%%

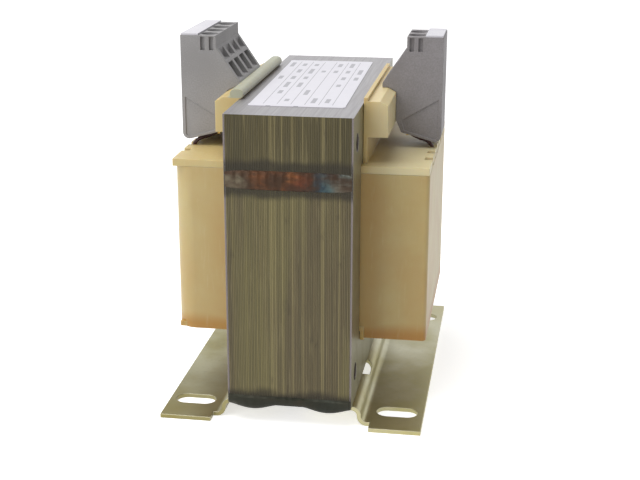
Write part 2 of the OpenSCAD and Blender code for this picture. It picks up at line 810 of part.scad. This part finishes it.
module blank_label() {
    x = label_w / 2 - label_r;
    y = label_l / 2 - label_r;
    color("#f4f4f6") translate([-0.7, 1.2, core_top]) rotate([0, 0, label_turn])
        linear_extrude(height = label_t) {
            square([label_w, 2 * y], center = true);
            square([2 * x, label_l], center = true);
            for (sx = [-1, 1], sy = [-1, 1]) translate([sx * x, sy * y]) circle(r = label_r);
        }
}

e_laminations();
i_laminations();
front_seam_weld();
rear_seam_weld();
front_foot_weld();
rear_foot_weld();
left_foot_bracket();
right_foot_bracket();
coil_former();
primary_winding();
winding_insulation();
secondary_winding();
outer_wrap();
left_terminal_housing();
right_terminal_housing();
left_clamp_bodies();
right_clamp_bodies();
left_clamp_screws();
right_clamp_screws();
left_contact_bars();
right_contact_bars();
left_marker_strip();
right_marker_strip();
left_winding_leads();
right_winding_leads();
blank_label();
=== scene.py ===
import math
import bmesh
import bpy
from mathutils import Matrix, Vector


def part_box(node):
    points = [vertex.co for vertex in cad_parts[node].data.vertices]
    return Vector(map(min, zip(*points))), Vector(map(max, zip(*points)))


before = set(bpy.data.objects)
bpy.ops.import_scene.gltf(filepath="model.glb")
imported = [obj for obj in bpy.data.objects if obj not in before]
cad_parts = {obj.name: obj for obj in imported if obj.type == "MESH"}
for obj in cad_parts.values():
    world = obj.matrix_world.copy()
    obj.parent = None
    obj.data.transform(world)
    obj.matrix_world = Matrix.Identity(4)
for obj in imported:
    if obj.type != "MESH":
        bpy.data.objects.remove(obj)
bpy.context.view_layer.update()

MM = 0.001


# ---- node helpers: one call makes a node and fills its sockets ----

def node(tree, kind, inputs=None, **settings):
    made = tree.nodes.new("ShaderNode" + kind)
    for key, value in settings.items():
        setattr(made, key, value)
    for key, value in (inputs or {}).items():
        if isinstance(value, bpy.types.NodeSocket):
            tree.links.new(value, made.inputs[key])
        else:
            made.inputs[key].default_value = value
    return made


def maths(tree, operation, *values, clamp=False):
    made = node(tree, "Math", dict(enumerate(values)), operation=operation)
    made.use_clamp = clamp
    return made.outputs[0]


def blend(tree, mask, colour_a, colour_b, kind="MIX"):
    made = tree.nodes.new("ShaderNodeMix")
    made.data_type = "RGBA"
    made.blend_type = kind
    for key, value in ((0, mask), (6, colour_a), (7, colour_b)):
        if isinstance(value, bpy.types.NodeSocket):
            tree.links.new(value, made.inputs[key])
        else:
            made.inputs[key].default_value = value
    return made.outputs[2]


def span(tree, value, low, high, out_low=0.0, out_high=1.0):
    made = node(tree, "MapRange", {0: value, 1: low, 2: high, 3: out_low, 4: out_high},
                interpolation_type="SMOOTHSTEP")
    return made.outputs[0]


def band(tree, value, low, high, soft):
    rise = span(tree, value, low - soft, low + soft)
    fall = span(tree, value, high - soft, high + soft, 1.0, 0.0)
    return maths(tree, "MULTIPLY", rise, fall)


def srgb(red, green, blue):
    def linear(v):
        v /= 255
        return v / 12.92 if v <= 0.04045 else ((v + 0.055) / 1.055) ** 2.4
    return (linear(red), linear(green), linear(blue), 1.0)


def place(tree):
    return node(tree, "TexCoord").outputs["Object"]


def axes(tree, vector):
    return node(tree, "SeparateXYZ", {0: vector}).outputs


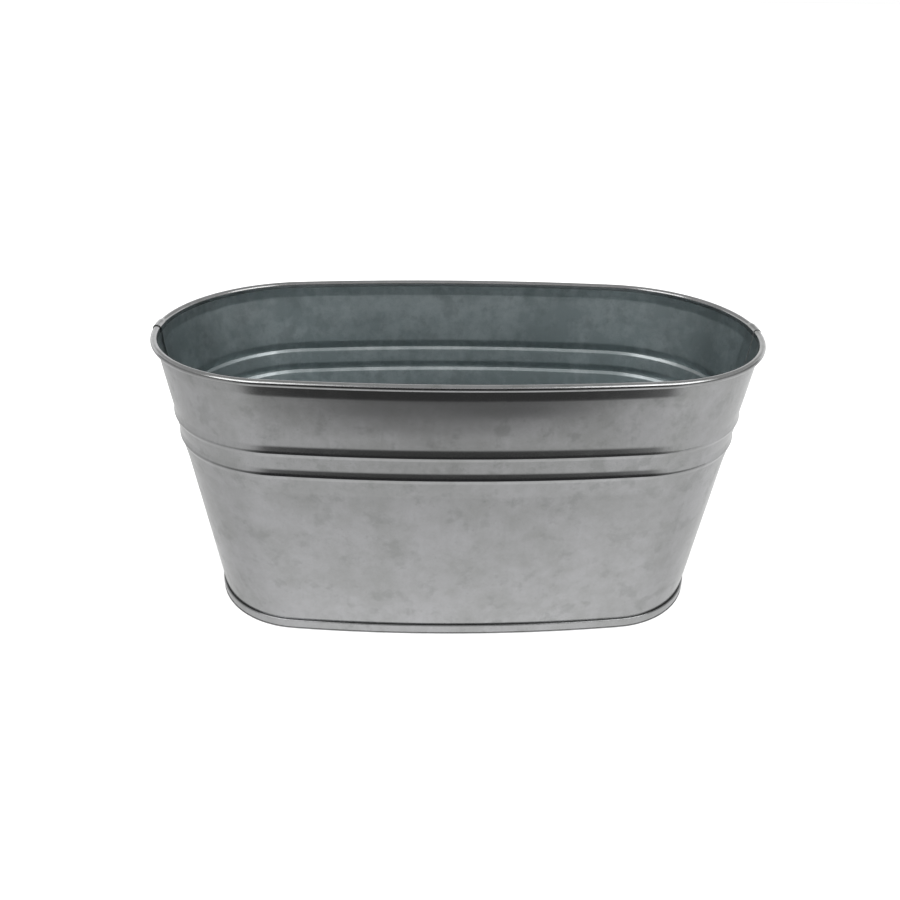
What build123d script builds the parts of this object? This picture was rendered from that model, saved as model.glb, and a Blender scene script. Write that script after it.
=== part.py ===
"""Oval galvanised drinking tub: two pressed half walls lapped at the ends, a double-seamed
base pan, a wire inside the rolled rim, and the sealant that makes the seams watertight.

Millimetres, +Z up. The origin is on the floor, under the centre of the tub, and X runs along it.
Every section is drawn in a wall plane: x is the distance outwards from the centreline of the
rim bead, so the wall's is negative, and y is the height above the floor.
"""
import os
from math import atan2, degrees

from build123d import *

# ---- overall size ----
LENGTH = 360.0          # over the rim bead
WIDTH = 176.8           # over the rim bead
HEIGHT = 181.5          # floor to the top of the bead
END_CENTRE = 97.0       # the end arcs are struck from here, left and right of the middle

# ---- sheet and rim ----
SHEET = 0.4             # wall and base sheet
BEAD_RADIUS = 2.0       # rolled rim, outside
WIRE_RADIUS = 1.5       # wire inside the rolled rim
CURL_END = -130.0       # angle where the curl stops, from straight outwards
NECK_FOOT = 171.3       # the wall is upright above this
NECK_BEND = 3.0         # bend from the tapered wall into the neck

# ---- base seam ----
SEAM_FACE = -19.7       # outer face of the seam band
SEAM_HEIGHT = 6.8       # floor to the top of the band
SEAM_GAP = 0.05         # between the layers of sheet
SEAM_BEND = 3.0         # bend where the wall leaves the seam
FOOT_BEND = 0.6         # bends of the pan at the foot of the seam
PAN_LEVEL = 5.6         # middle of the base panel's sheet
PAN_BEND = 1.4          # bend from the base panel down into the seam
SEALANT_RISE = 0.8      # base sealant up the wall
SEALANT_REACH = 1.0     # base sealant over the panel

# ---- lapped end seams ----
LAP_GAP = 0.15          # between the lapped sheets
LAP_ANGLE = 3.5         # the lap reaches this far either side of the end of the tub
LAP_SEALANT = 0.14      # sealant in the gap
LAP_SEALED = [(9.5, 105.0), (143.0, 169.5)]         # its heights, below and above the ribs
LAP_SEALANT_ANGLE = 2.5
JOGGLE_START = 0.25     # degrees from the front wall's edge to the step in the rear wall
JOGGLE_ANGLE = 1.0      # degrees that the step takes
TONGUE_FOOT = 9.0       # the rear wall's tongue is notched below this
TONGUE_CURL_END = -115.0

# ---- pressed ribs, from the lowest bend up: height, how far it stands out, bend radius ----
RIB_BENDS = [
    (108.0, 0.0, 20.0),
    (118.2, 0.6, 2.0),
    (120.4, 1.3, 1.2),
    (125.8, 0.15, 1.5),
    (133.2, 0.4, 2.0),
    (135.3, 1.0, 1.2),
    (141.2, 0.0, 2.0),
]

# ---- worked out from those ----
BEAD_LEVEL = HEIGHT - BEAD_RADIUS
CURL_RADIUS = BEAD_RADIUS - SHEET / 2
END_RADIUS = LENGTH / 2 - BEAD_RADIUS - END_CENTRE
HALF_WIDTH = WIDTH / 2 - BEAD_RADIUS
SIDE_RADIUS = (END_CENTRE**2 + HALF_WIDTH**2 - END_RADIUS**2) / (2 * (HALF_WIDTH - END_RADIUS))
SIDE_CENTRE = SIDE_RADIUS - HALF_WIDTH
TURN = degrees(atan2(SIDE_CENTRE, END_CENTRE))      # where an end arc meets a side arc
PITCH = SHEET + SEAM_GAP
LAYERS = [SEAM_FACE - SHEET / 2 - k * PITCH for k in range(5)]      # of the base seam, outside in
WALL_FOOT = LAYERS[3]
WALL_TOP = -CURL_RADIUS
LAP_STEP = SHEET + LAP_GAP

# Arcs of the rim: centre, radius, start angle and size
RIGHT_END = ((END_CENTRE, 0), END_RADIUS, -TURN, 2 * TURN)
REAR_SIDE = ((0, -SIDE_CENTRE), SIDE_RADIUS, TURN, 180 - 2 * TURN)
LEFT_END = ((-END_CENTRE, 0), END_RADIUS, 180 - TURN, 2 * TURN)
FRONT_SIDE = ((0, SIDE_CENTRE), SIDE_RADIUS, 180 + TURN, 180 - 2 * TURN)
RIM = [RIGHT_END, REAR_SIDE, LEFT_END, FRONT_SIDE]


def right_stretch(start, end):
    """The stretch of the right end between two angles from the end of the tub."""
    return ((END_CENTRE, 0), END_RADIUS, start, end - start)


def left_stretch(start, end):
    """Its mirror image at the left end."""
    return ((-END_CENTRE, 0), END_RADIUS, 180 - end, end - start)


def carry_round(draw, arcs):
    """Draw a section in the wall plane at the start of each arc and carry it round the arc."""
    for centre, radius, start, size in arcs:
        middle = Vector(*centre)
        outwards = Vector(1, 0).rotate(Axis.Z, start)
        sideways = outwards.rotate(Axis.Z, -90)
        with BuildSketch(Plane(middle + outwards * radius, x_dir=outwards, z_dir=sideways)) as section:
            draw()
        revolve(section.sketch, axis=Axis(middle, (0, 0, 1)), revolution_arc=size)


def plain_wall(height):
    """Middle of the sheet of a plain tapered wall at a height."""
    along = (height - SEAM_HEIGHT) / (NECK_FOOT - SEAM_HEIGHT)
    return WALL_FOOT + (WALL_TOP - WALL_FOOT) * along


def ribbed_sheet(foot_points, foot_radii, inset, curl_end, thickness):
    """Sheet that rises from its foot through the ribs and the neck into the curled rim.

    An inset sheet lies that much further in up the wall, so it goes round outside the curl.
    """
    ribs = [(plain_wall(height) + relief - inset, height) for height, relief, _ in RIB_BENDS]
    bends = [bend for _, _, bend in RIB_BENDS]
    neck = [(WALL_TOP - inset, NECK_FOOT), (WALL_TOP - inset, BEAD_LEVEL)]
    with BuildLine() as middle:
        FilletPolyline(*foot_points, *ribs, *neck, radius=[*foot_radii, *bends, NECK_BEND])
        CenterArc((0, BEAD_LEVEL), CURL_RADIUS + inset, 180, curl_end - 180)
    trace(middle.line, line_width=thickness)


def wall_section():
    """Half wall, with its foot hooked into the base seam."""
    foot = SHEET / 2 + PITCH
    hook = [(LAYERS[1], SEAM_HEIGHT - SHEET - PITCH), (LAYERS[1], foot), (WALL_FOOT, foot)]
    ribbed_sheet([*hook, (WALL_FOOT, SEAM_HEIGHT)], [0.9 * PITCH, 0.9 * PITCH, SEAM_BEND],
                 0, CURL_END, SHEET)


def tongue_section():
    """Edge of the rear wall, lapped inside the front wall and over its curl."""
    foot = (plain_wall(TONGUE_FOOT) - LAP_STEP, TONGUE_FOOT)
    ribbed_sheet([foot], [], LAP_STEP, TONGUE_CURL_END, SHEET)


def joggle_section():
    """Step in the rear wall: fills between the middles of the wall's and the tongue's sheet."""
    foot = (plain_wall(TONGUE_FOOT) - LAP_STEP / 2, TONGUE_FOOT)
    ribbed_sheet([foot], [], LAP_STEP / 2, TONGUE_CURL_END, LAP_STEP)


def lap_sealant_section():
    """Sealant between the lapped sheets, below the ribs and above them."""
    with BuildLine() as middle:
        for bottom, top in LAP_SEALED:
            Line(
                (plain_wall(bottom) - LAP_STEP / 2, bottom),
                (plain_wall(top) - LAP_STEP / 2, top),
            )
    trace(middle.line, line_width=LAP_SEALANT)


def pan_rim_section():
    """Edge of the base pan: down inside the wall, round the foot and folded into the seam."""
    with BuildLine() as middle:
        FilletPolyline(
            (LAYERS[2], SHEET + PITCH + FOOT_BEND),
            (LAYERS[2], SEAM_HEIGHT - SHEET / 2),
            (LAYERS[0], SEAM_HEIGHT - SHEET / 2),
            (LAYERS[0], SHEET / 2),
            (LAYERS[4], SHEET / 2),
            (LAYERS[4], PAN_LEVEL),
            (LAYERS[4] - 2 * PAN_BEND, PAN_LEVEL),
            radius=[0.9 * PITCH, 0.9 * PITCH, FOOT_BEND, FOOT_BEND, PAN_BEND],
        )
    trace(middle.line, line_width=SHEET)


def wire_section():
    """Round wire in the middle of the rim bead."""
    with Locations((0, BEAD_LEVEL)):
        Circle(WIRE_RADIUS)


def base_sealant_section():
    """Fillet of sealant in the groove between the bend of the pan and the wall."""
    bend_centre = (LAYERS[4] - PAN_BEND, PAN_LEVEL - PAN_BEND)
    wall_face = WALL_FOOT - SHEET / 2
    with BuildLine() as outline:
        bend = CenterArc(bend_centre, PAN_BEND + SHEET / 2, 90, -70)
        Polyline(
            bend @ 1,
            (wall_face, (bend @ 1).Y),
            (wall_face, (bend @ 0).Y + SEALANT_RISE),
            bend @ 0 - Vector(SEALANT_REACH),
            bend @ 0,
        )
    make_face(outline.line)


with BuildPart() as front_wall:
    carry_round(wall_section, [
        left_stretch(-TURN, LAP_ANGLE),
        FRONT_SIDE,
        right_stretch(-TURN, LAP_ANGLE),
    ])

REAR_EDGE = LAP_ANGLE + JOGGLE_START
with BuildPart() as rear_wall:
    carry_round(wall_section, [
        right_stretch(REAR_EDGE, TURN),
        REAR_SIDE,
        left_stretch(REAR_EDGE, TURN),
    ])
    for stretch in (left_stretch, right_stretch):
        carry_round(joggle_section, [stretch(REAR_EDGE, REAR_EDGE + JOGGLE_ANGLE)])
        carry_round(tongue_section, [stretch(-LAP_ANGLE, REAR_EDGE + JOGGLE_ANGLE)])

with BuildPart() as base_pan:
    carry_round(pan_rim_section, RIM)
    with BuildSketch(Plane.XY.offset(PAN_LEVEL - SHEET / 2)):
        with BuildLine():
            for centre, radius, start, size in RIM:
                CenterArc(centre, radius + LAYERS[4] - 2 * PAN_BEND, start, size)
        make_face()
    extrude(amount=SHEET)

with BuildPart() as rim_wire:
    carry_round(wire_section, RIM)

with BuildPart() as base_sealant:
    carry_round(base_sealant_section, RIM)

with BuildPart() as left_lap_sealant:
    carry_round(lap_sealant_section, [left_stretch(-LAP_SEALANT_ANGLE, LAP_SEALANT_ANGLE)])

with BuildPart() as right_lap_sealant:
    carry_round(lap_sealant_section, [right_stretch(-LAP_SEALANT_ANGLE, LAP_SEALANT_ANGLE)])

os.makedirs("parts", exist_ok=True)
for name, piece in {
    "front_wall": front_wall,
    "rear_wall": rear_wall,
    "base_pan": base_pan,
    "rim_wire": rim_wire,
    "base_sealant": base_sealant,
    "left_lap_sealant": left_lap_sealant,
    "right_lap_sealant": right_lap_sealant,
}.items():
    piece.part.label = name
    export_step(piece.part, f"parts/{name}.step")
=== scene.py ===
"""Looks of the oval galvanised tub.

The two half walls, the base pan and the bead of base sealant are rebuilt as fine meshes in the places
of their CAD solids, with the slight unevenness of real sheet. The bend below the rim is softer than in
the CAD, and the ribs fall away faster above their crests, which shapes the streaks that they mirror.
The rim wire and the lap sealants keep their CAD meshes.

Metres, in the CAD frame: +Z up, X along the tub, and -Y towards the camera. In a section, the first
number is the distance outwards from the centreline of the rim bead, and the second is the height above
the floor.
"""
from math import atan2, ceil, cos, pi, radians, sin, tan

import bmesh
import bpy
from mathutils import Matrix, Vector, noise


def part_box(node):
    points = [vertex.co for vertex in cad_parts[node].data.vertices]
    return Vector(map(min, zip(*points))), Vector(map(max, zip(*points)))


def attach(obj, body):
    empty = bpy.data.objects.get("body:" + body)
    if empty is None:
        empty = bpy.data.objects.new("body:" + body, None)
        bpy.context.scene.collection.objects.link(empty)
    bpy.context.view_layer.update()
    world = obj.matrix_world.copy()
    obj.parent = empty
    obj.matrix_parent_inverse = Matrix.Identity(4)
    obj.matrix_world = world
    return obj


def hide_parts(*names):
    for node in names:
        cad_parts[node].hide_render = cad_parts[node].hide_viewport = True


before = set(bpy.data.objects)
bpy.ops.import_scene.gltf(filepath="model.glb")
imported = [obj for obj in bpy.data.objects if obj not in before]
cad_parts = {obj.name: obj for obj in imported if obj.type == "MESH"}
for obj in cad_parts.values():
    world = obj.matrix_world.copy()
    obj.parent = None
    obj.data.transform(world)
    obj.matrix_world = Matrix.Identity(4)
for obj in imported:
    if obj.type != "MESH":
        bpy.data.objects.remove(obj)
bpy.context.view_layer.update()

# ---- sheet, rim and plan, from the frame where it shows them ----
WALL_LOW, WALL_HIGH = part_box("front_wall")
WIRE_LOW, WIRE_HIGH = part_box("rim_wire")
SHEET = 0.0004
BEAD_RADIUS = 0.002                     # rolled rim, outside
BEAD_LEVEL = (WIRE_LOW.z + WIRE_HIGH.z) / 2
CURL_RADIUS = BEAD_RADIUS - SHEET / 2   # middle of the curled sheet
CURL_END = radians(-130)                # where the curl stops, from straight outwards
END_CENTRE = 0.097                      # the end arcs are struck from here, left and right
END_RADIUS = WALL_HIGH.x - BEAD_RADIUS - END_CENTRE
HALF_WIDTH = -WALL_LOW.y - BEAD_RADIUS
SIDE_RADIUS = (END_CENTRE**2 + HALF_WIDTH**2 - END_RADIUS**2) / (2 * (HALF_WIDTH - END_RADIUS))
SIDE_CENTRE = SIDE_RADIUS - HALF_WIDTH
TURN = atan2(SIDE_CENTRE, END_CENTRE)   # where an end arc meets a side arc

# ---- base seam and base pan ----
_, PAN_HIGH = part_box("base_pan")
SEAM_HEIGHT = PAN_HIGH.z
SEAM_FACE = PAN_HIGH.x - END_CENTRE - END_RADIUS    # outer face of the seam band
SEAM_GAP = 0.00005                                  # between the layers of sheet
PITCH = SHEET + SEAM_GAP
LAYERS = [SEAM_FACE - SHEET / 2 - k * PITCH for k in range(5)]      # of the seam, outside in
WALL_FOOT = LAYERS[3]                   # middle of the wall's sheet in the seam
SEAM_BEND = 0.003                       # where the wall leaves the seam
FOLD_BEND = 0.9 * PITCH                 # of the folds hooked into each other
FOOT_BEND = 0.0006                      # of the pan at the foot of the seam
PAN_LEVEL = 0.0056                      # middle of the base panel's sheet
PAN_BEND = 0.0014                       # from the base panel down into the seam

# ---- neck, and ribs from the lowest bend up: height, how far it stands out, bend radius ----
NECK_FOOT = 0.1717                      # the wall is upright above this
NECK_BEND = 0.014
RIB_BENDS = [
    (0.1080, 0.0, 0.0200),
    (0.1182, 0.0006, 0.0020),
    (0.1205, 0.0013, 0.0008),
    (0.1219, 0.0007, 0.0040),
    (0.1249, 0.00015, 0.0080),
    (0.1332, 0.0004, 0.0020),
    (0.1353, 0.0010, 0.0008),
    (0.1366, 0.00055, 0.0040),
    (0.1401, 0.0, 0.0120),
]

# ---- lapped end seams ----
LAP_ANGLE = radians(3.5)                # the lap reaches this far either side of the end
LAP_GAP = 0.00015                       # between the lapped sheets
LAP_STEP = SHEET + LAP_GAP
JOGGLE_START = radians(0.25)            # from the front wall's edge to the step in the rear wall
JOGGLE_ANGLE = radians(1.0)             # that the step takes
TONGUE_FOOT = 0.009                     # the rear wall's lapped edge is notched below this
TONGUE_CURL_END = radians(-115)
PRESSED_TIGHT = 0.00012                 # the right lap's edge
SPRUNG_OPEN = 0.0002                    # the left lap's edge
ANGLE_SLACK = 1e-6                      # when the angles of stations are compared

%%

§ Your objective
Transcribe nothing but the lines from the line with "outer_wrap();" through the line with "# ---- node helpers: one", reproducing each exactly.

§ Correct response
outer_wrap();
left_terminal_housing();
right_terminal_housing();
left_clamp_bodies();
right_clamp_bodies();
left_clamp_screws();
right_clamp_screws();
left_contact_bars();
right_contact_bars();
left_marker_strip();
right_marker_strip();
left_winding_leads();
right_winding_leads();
blank_label();
=== scene.py ===
import math
import bmesh
import bpy
from mathutils import Matrix, Vector


def part_box(node):
    points = [vertex.co for vertex in cad_parts[node].data.vertices]
    return Vector(map(min, zip(*points))), Vector(map(max, zip(*points)))


before = set(bpy.data.objects)
bpy.ops.import_scene.gltf(filepath="model.glb")
imported = [obj for obj in bpy.data.objects if obj not in before]
cad_parts = {obj.name: obj for obj in imported if obj.type == "MESH"}
for obj in cad_parts.values():
    world = obj.matrix_world.copy()
    obj.parent = None
    obj.data.transform(world)
    obj.matrix_world = Matrix.Identity(4)
for obj in imported:
    if obj.type != "MESH":
        bpy.data.objects.remove(obj)
bpy.context.view_layer.update()

MM = 0.001


# ---- node helpers: one call makes a node and fills its sockets ----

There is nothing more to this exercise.